Under the bill, an employer who purposely misclassifies an employee as an independent contractor would be subject to criminal penalties of $2,500 for a first offense. If they mislabel workers in error, they could still face up to $1,000 per violation.

 

Under current New Jersey law, according to the New Jersey Motor Truck Association, owner-operators are exempt from being classified as "employees" for the following reasons:


-Operators with motor vehicles weighing 18,000 pounds or more, licensed for commercial use and used for the highway movement of motor freight. Equipment must be owned, leased or financed through an entity not owned or controlled directly or indirectly by the entity for which the services were performed. The owner operators must be compensated by receiving a percentage of the gross revenue generated by the transportation move or by a schedule of payment based on the distance and weight of the transportation move.

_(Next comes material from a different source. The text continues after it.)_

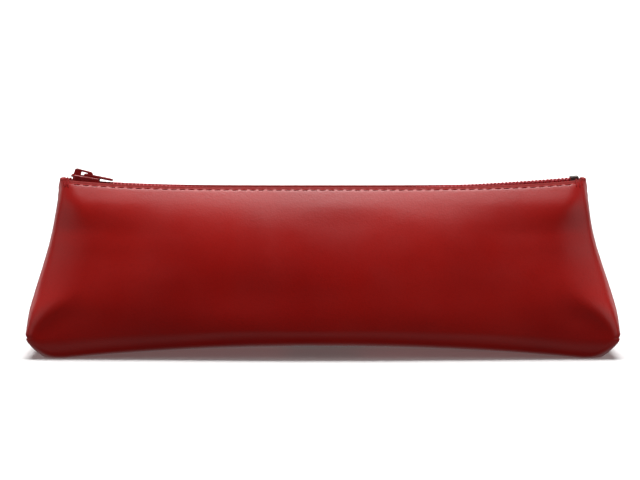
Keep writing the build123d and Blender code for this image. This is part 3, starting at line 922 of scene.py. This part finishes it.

If the above state exemption does not apply, the independent contractor must apply the state's ABC Test:


a) The individual has been and will continue to be free from control or direction over the performance of that service, both under his contract of service and in fact.


b) The service is either outside the usual course of the business for which the service is performed, or the service is performed outside of all the places of business of the employer for which the service is performed; and


c) The individual is customarily engaged in an independently established trade, occupation, profession or business.


However, the New Jersey Motor Truck Association explains, authorities now are requiring evidence of FUTA exemption.  The association says the NJDOL decided that in order for an owner-operator to use the state "employee" exemption they had to first prove that the IRS had also deemed them not an employee by getting an IRS Determination. The business community was unaware of the change in policy, which has resulted in the NJDOL re-classifying owner-operators as employees for unemployment tax purposes.   Read more about what the NJMTA has to say about Owner Operators Employee classification.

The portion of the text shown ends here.